Anyway, I spent most of my evenings and weekends for about three weeks hashing the thing out, and then we had a short one-week beta period before launching this past weekend. A real whirlwind, but it’s been fun, and worth it. In the meantime, we discovered that we do, in fact, have some competitors, including a couple that launched before we did. But we think we’re better, for a few key reasons:
At Lendle, we are 100% transparent about what books our users have and don’t have, and which books are lendable and which aren’t. Our competitors don’t tell you how many members own the book you’re requesting to borrow, so you have no indication if you’re likely to actually receive that book anytime soon or not. And some sites don’t even let you know which books have been deemed “not lendable” by their publisher, so you may request a book that it’s impossible to get! On Lendle, you’ll know what you’re getting into before you request a book.
Lendle does everything humanly (and roboticly!) possible to protect your anonymity. No one has to know what books you own, no one has to know you’re the one who lent a particular book, and no one has to know which books you want to borrow. And while borrowing a Kindle book requires your e-mail address be shared with the person lending you the book, we do it in the safest, securest way possible.
Book-sharing sites like Lendle can’t work unless people are willing to lend, not just borrow. Lendle rewards you for being willing to lend books, and ensures that “mooches” don’t deplete the available supply of books.

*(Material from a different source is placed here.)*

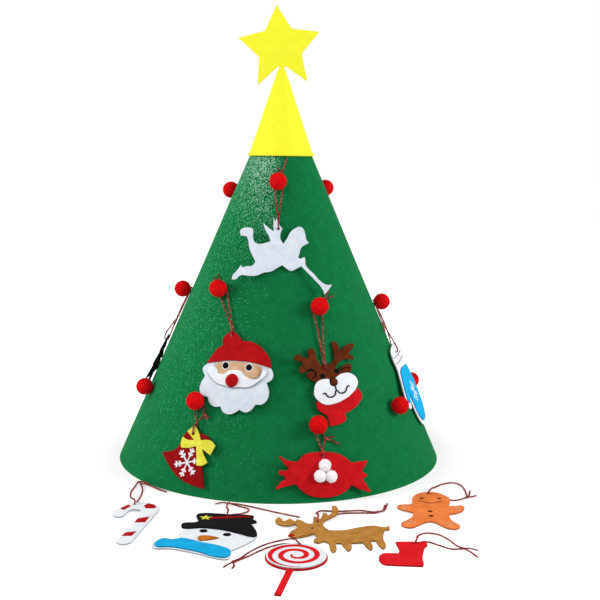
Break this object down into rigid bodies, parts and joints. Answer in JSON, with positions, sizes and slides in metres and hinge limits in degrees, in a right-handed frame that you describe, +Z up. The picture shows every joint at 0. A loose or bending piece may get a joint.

For those interested in some technical details: Predictably, the whole project was built using Django and Python, and is hosted at Rackspace Cloud. The stack is pretty typical for Django projects: Python, Memcached, Apache, nginx, MySQL, Django 1.3, etc. The site makes very heavy use of the Amazon Product Advertising API.
All in all, it’s been fun and exciting to watch Lendle sprout from a simple crumb of an idea Carolyn had to an actual product with an impressively high number of users for only having been live a few days.
Hell, even I now own some Kindle books—I might even read them!